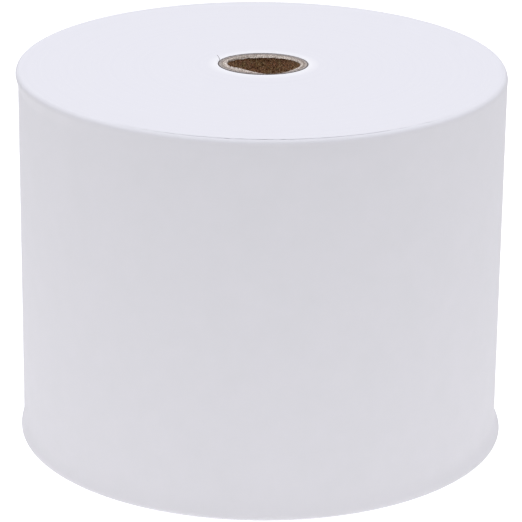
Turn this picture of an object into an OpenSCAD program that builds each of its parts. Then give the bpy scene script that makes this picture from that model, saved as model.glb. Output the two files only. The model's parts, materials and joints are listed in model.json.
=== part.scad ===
// A roll of white paper, wound on a spiral-wound cardboard core and standing on one end.
// The roll's axis is Z, and the lower end face lies at Z = 0. All sizes are in millimetres.

/* [Paper] */
// Width of the paper, which is the height of the standing roll
web_w = 57; // [40:0.5:80]
// Diameter of the wound roll at the middle of its width
roll_d = 72; // [60:0.5:90]
// Thickness of one layer of paper
paper_t = 0.085; // [0.06:0.005:0.12]

/* [Core] */
// Diameter of the hole through the core
bore_d = 11; // [10:0.1:13]
// Thickness of one ply of core board
ply_t = 0.36; // [0.3:0.02:0.5]
// Thickness of the glue film between two plies
film_t = 0.035; // [0.02:0.005:0.06]
// How much shorter the core is than the paper at each end
core_recess = 0.1; // [0.05:0.05:0.4]
// How far the core has slipped up in the paper
core_slip = 0.4; // [0.1:0.1:0.8]

/* [Wound edges] */
// How far the upper edge of the winding swells past the middle of the roll
top_swell = 0.4; // [0.1:0.05:0.8]
// Height of the swollen band at the upper edge
top_swell_w = 3; // [2:0.2:5]
// Radius of the worn upper rim
top_round = 1; // [0.4:0.1:1.4]
// How far the lower edge of the winding swells past the middle of the roll
bottom_swell = 0.6; // [0.1:0.05:0.8]
// Height of the swollen band at the lower edge
bottom_swell_w = 3; // [2:0.2:5]
// Radius of the lower rim
bottom_round = 0.4; // [0.2:0.1:0.8]
// How far the innermost turns have slipped up along the core
core_rise = 0.3; // [0.1:0.05:0.8]
// Radial width of the slipped turns
rise_w = 4; // [2:0.5:8]

/* [Free tail] */
// Number of panels that the free end of the paper bends between
tail_panels = 8; // [4:1:10]
// Angle of the roll that one panel covers
panel_angle = 12; // [8:0.5:14]
// Angle round the roll at which the tail leaves it
tail_root_angle = 140; // [90:5:180]
// Air under the tail
tail_air = 0.06; // [0.05:0.01:0.1]

/* [Hidden] */
$fn = 96;

// Core radii, from the bore outwards
bore_r = bore_d / 2;
inner_ply_r = bore_r + ply_t;
inner_film_r = inner_ply_r + film_t;
middle_ply_r = inner_film_r + ply_t;
outer_film_r = middle_ply_r + film_t;
core_r = outer_film_r + ply_t;
core_low = core_recess + core_slip;
core_high = web_w - core_recess + core_slip;

// The inner end of the paper
start_glue_t = 0.05;
start_glue_angle = 24;
start_glue_margin = 2;
start_edge_angle = 4;
first_wrap_r = core_r + start_glue_t;
pack_bore_r = first_wrap_r + paper_t;

// The outside of the winding
body_r = roll_d / 2;
rise_r = pack_bore_r + rise_w;
arc_steps = 6;
swell_steps = 6;
rise_steps = 6;

// The outermost turn, whose edges stop where the rims round over
sheet_low = 0.2;
sheet_high = web_w - 0.5;
slot_angle = 0.15;
tail_angle = tail_panels * panel_angle;
tail_end_angle = tail_root_angle - tail_angle;

// Glue dashes under the free edge
dash_n = 5;
dash_l = 5;
dash_pitch = 10;
dash_angle = 2.4;
dash_inset_angle = 1.6;
dash_t = 0.04;

paper_colour = "#f2f2f7";
liner_colour = "#7b5c41";
board_colour = "#b9a48e";
wrap_colour = "#8f8b86";
glue_colour = "#efe9d2";

function clamp(u) = max(0, min(1, u));
function ease(u) = let (v = clamp(u)) v * v * (3 - 2 * v);

// How much a rim of radius r takes off the side, at a depth below its end face
function rounding(depth, r) = depth >= r ? 0 : r - sqrt(r * r - pow(r - depth, 2));

// Radius of the winding at height z
function side_r(z) =
    body_r
    + top_swell * ease(1 - (web_w - z) / top_swell_w)
    + bottom_swell * ease(1 - z / bottom_swell_w)
    - rounding(web_w - z, top_round)
    - rounding(z, bottom_round);

// How far the turns at radius r have slipped up
function rise_at(r) = core_rise * ease((rise_r - r) / rise_w);

// Heights at which the side's outline has a point, from the lower face to the upper one
side_heights = concat(
    [for (i = [0 : arc_steps]) bottom_round * (1 - cos(90 * i / arc_steps))],
    [for (i = [1 : swell_steps]) bottom_round + (bottom_swell_w - bottom_round) * i / swell_steps],
    [for (i = [0 : swell_steps]) web_w - top_swell_w + (top_swell_w - top_round) * i / swell_steps],
    [for (i = [1 : arc_steps]) web_w - top_round * (1 - sin(90 * i / arc_steps))]
);
sheet_heights = concat(
    [sheet_low],
    [for (z = side_heights) if (z > sheet_low && z < sheet_high) z],
    [sheet_high]
);
rise_radii = [for (i = [0 : rise_steps]) pack_bore_r + rise_w * i / rise_steps];

module tube(r_in, r_out, z_low, z_high) {
    translate([0, 0, z_low])
        difference() {
            cylinder(r = r_out, h = z_high - z_low);
            translate([0, 0, -1]) cylinder(r = r_in, h = z_high - z_low + 2);
        }
}

// Part of a tube, from angle a_low to angle a_high
module tube_arc(r_in, r_out, z_low, z_high, a_low, a_high) {
    rotate([0, 0, a_low])
        rotate_extrude(angle = a_high - a_low)
            translate([r_in, z_low]) square([r_out - r_in, z_high - z_low]);
}

// One layer of paper that follows the outside of the winding, lifted off it by air
module sheet_arc(air, a_low, a_high) {
    inside = [for (z = sheet_heights) [side_r(z) + air, z]];
    outside = [for (i = [len(sheet_heights) - 1 : -1 : 0])
        [side_r(sheet_heights[i]) + air + paper_t, sheet_heights[i]]];
    rotate([0, 0, a_low])
        rotate_extrude(angle = a_high - a_low)
            polygon(concat(inside, outside));
}

module core_ply(r_in) {
    tube(r_in, r_in + ply_t, core_low, core_high);
}

module core_film(r_in) {
    tube(r_in, r_in + film_t, core_low, core_high);
}

module core_inner_ply() { color(liner_colour) core_ply(bore_r); }
module core_inner_glue() { color(glue_colour) core_film(inner_ply_r); }
module core_middle_ply() { color(board_colour) core_ply(inner_film_r); }
module core_outer_glue() { color(glue_colour) core_film(middle_ply_r); }
module core_outer_ply() { color(wrap_colour) core_ply(outer_film_r); }

// The strip of glue that holds the paper's inner end on the core
module start_glue() {
    color(glue_colour)
        tube_arc(core_r, first_wrap_r, start_glue_margin, web_w - start_glue_margin,
                 tail_root_angle, tail_root_angle + start_glue_angle);
}

// The first turn of paper, open by a few degrees where its cut edge lies on the core
module first_wrap() {
    color(paper_colour)
        tube_arc(first_wrap_r, pack_bore_r, core_rise, web_w + core_rise,
                 tail_root_angle, tail_root_angle + 360 - start_edge_angle);
}

module wound_paper() {
    lower_face = [for (r = rise_radii) [r, rise_at(r)]];
    side = [for (z = side_heights) [side_r(z), z]];
    upper_face = [for (i = [rise_steps : -1 : 0]) [rise_radii[i], web_w + rise_at(rise_radii[i])]];
    color(paper_colour)
        rotate_extrude() polygon(concat(lower_face, side, upper_face));
}

// The last turn, from under the tail's free edge round to the tail's root
module outer_wrap() {
    color(paper_colour)
        sheet_arc(0, tail_root_angle + slot_angle, tail_end_angle + 360 - slot_angle);
}

// Panel k of the free tail, counted from its root
module tail_panel(k) {
    a_high = tail_root_angle - (k - 1) * panel_angle;
    color(paper_colour)
        sheet_arc(tail_air, a_high - panel_angle, a_high - slot_angle);
}

// Dashes of light glue on the tail's inner side, beside its free edge
module tail_glue() {
    a_low = tail_end_angle + dash_inset_angle;
    r_out = body_r + tail_air;
    color(glue_colour)
        for (i = [0 : dash_n - 1]) {
            z_mid = web_w / 2 + dash_pitch * (i - (dash_n - 1) / 2);
            tube_arc(r_out - dash_t, r_out, z_mid - dash_l / 2, z_mid + dash_l / 2,
                     a_low, a_low + dash_angle);
        }
}

core_inner_ply();
core_inner_glue();
core_middle_ply();
core_outer_glue();
core_outer_ply();
start_glue();
first_wrap();
wound_paper();
outer_wrap();
for (k = [1 : tail_panels])
    tail_panel(k);
tail_glue();
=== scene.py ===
# %% [markdown]
# # A roll of white paper on a cardboard core
#
# The real thing is a long white web, wound on a small spiral-wound tube of grey and brown board.
# The sizes, the joints and the collision shapes were settled before this script, and it loads them as a
# fixed frame. What is left is the look: how the sheet lies on the roll, how its free end bends, what a
# few hundred cut edges look like from above, and how rough a cheap core is.

# %% Load the frame
import json
import math

import bmesh
import bpy
import numpy as np
from mathutils import Matrix, Vector, noise


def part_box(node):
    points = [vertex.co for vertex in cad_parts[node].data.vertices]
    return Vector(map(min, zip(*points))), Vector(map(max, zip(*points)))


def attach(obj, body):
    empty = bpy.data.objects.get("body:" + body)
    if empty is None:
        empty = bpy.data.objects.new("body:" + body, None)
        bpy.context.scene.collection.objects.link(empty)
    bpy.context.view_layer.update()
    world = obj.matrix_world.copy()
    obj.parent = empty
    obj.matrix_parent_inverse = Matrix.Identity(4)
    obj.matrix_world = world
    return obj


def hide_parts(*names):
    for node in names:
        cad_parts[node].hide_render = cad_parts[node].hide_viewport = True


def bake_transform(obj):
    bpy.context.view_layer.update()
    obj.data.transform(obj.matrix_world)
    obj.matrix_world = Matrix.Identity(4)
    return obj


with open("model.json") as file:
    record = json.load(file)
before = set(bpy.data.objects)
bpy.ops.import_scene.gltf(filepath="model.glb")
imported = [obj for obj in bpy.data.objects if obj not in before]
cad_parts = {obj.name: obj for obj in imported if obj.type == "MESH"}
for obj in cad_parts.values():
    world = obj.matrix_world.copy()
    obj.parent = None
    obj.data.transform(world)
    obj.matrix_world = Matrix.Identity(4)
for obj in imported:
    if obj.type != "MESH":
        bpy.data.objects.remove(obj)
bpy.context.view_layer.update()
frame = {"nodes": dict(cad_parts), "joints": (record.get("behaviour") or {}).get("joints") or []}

# %% [markdown]
# ## Sizes
#
# Every size that the frame already holds is read from it, so the pieces land where the design says.
# A radius comes from a node's own points, because a box can't tell a tube's inside from its outside.
# The few sizes after that are the shape of the wound edges. Paper is a little thicker at a knife-cut
# edge than in the middle of the web, and hundreds of turns add that up, so both edges of a roll swell.
# The design swells them evenly, and here the swelling varies a little round the roll, as it does.

# %% Sizes from the frame
MM = 0.001


def radii(node):
    """Smallest and largest distance of a node's points from the roll's axis."""
    points = np.array([v.co for v in frame["nodes"][node].data.vertices])
    distance = np.hypot(points[:, 0], points[:, 1])
    return float(distance.min()), float(distance.max())


BORE_R, LINER_R = radii("core_inner_ply")
MIDDLE_LOW_R, MIDDLE_HIGH_R = radii("core_middle_ply")
WRAP_LOW_R, CORE_R = radii("core_outer_ply")
FIRST_LOW_R, PACK_BORE_R = radii("first_wrap")
BODY_R = radii("outer_wrap")[0]
PAPER_T = PACK_BORE_R - FIRST_LOW_R
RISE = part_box("first_wrap")[0].z
WEB_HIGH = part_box("first_wrap")[1].z - RISE
CORE_LOW, CORE_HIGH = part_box("core_inner_ply")[0].z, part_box("core_inner_ply")[1].z
TAIL_AIR = radii("tail_glue")[1] - BODY_R
print(f"body radius {BODY_R / MM:.2f}, web {WEB_HIGH / MM:.2f}, sheet {PAPER_T / MM:.3f} mm")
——
§ Given problem
Give again, word for word, only the lines running from the line with "its free edge" through the line with "if empty is"; include both of those lines.

§ Solution to the problem
// Dashes of light glue on the tail's inner side, beside its free edge
module tail_glue() {
    a_low = tail_end_angle + dash_inset_angle;
    r_out = body_r + tail_air;
    color(glue_colour)
        for (i = [0 : dash_n - 1]) {
            z_mid = web_w / 2 + dash_pitch * (i - (dash_n - 1) / 2);
            tube_arc(r_out - dash_t, r_out, z_mid - dash_l / 2, z_mid + dash_l / 2,
                     a_low, a_low + dash_angle);
        }
}

core_inner_ply();
core_inner_glue();
core_middle_ply();
core_outer_glue();
core_outer_ply();
start_glue();
first_wrap();
wound_paper();
outer_wrap();
for (k = [1 : tail_panels])
    tail_panel(k);
tail_glue();
=== scene.py ===
# %% [markdown]
# # A roll of white paper on a cardboard core
#
# The real thing is a long white web, wound on a small spiral-wound tube of grey and brown board.
# The sizes, the joints and the collision shapes were settled before this script, and it loads them as a
# fixed frame. What is left is the look: how the sheet lies on the roll, how its free end bends, what a
# few hundred cut edges look like from above, and how rough a cheap core is.

# %% Load the frame
import json
import math

import bmesh
import bpy
import numpy as np
from mathutils import Matrix, Vector, noise


def part_box(node):
    points = [vertex.co for vertex in cad_parts[node].data.vertices]
    return Vector(map(min, zip(*points))), Vector(map(max, zip(*points)))


def attach(obj, body):
    empty = bpy.data.objects.get("body:" + body)
    if empty is None:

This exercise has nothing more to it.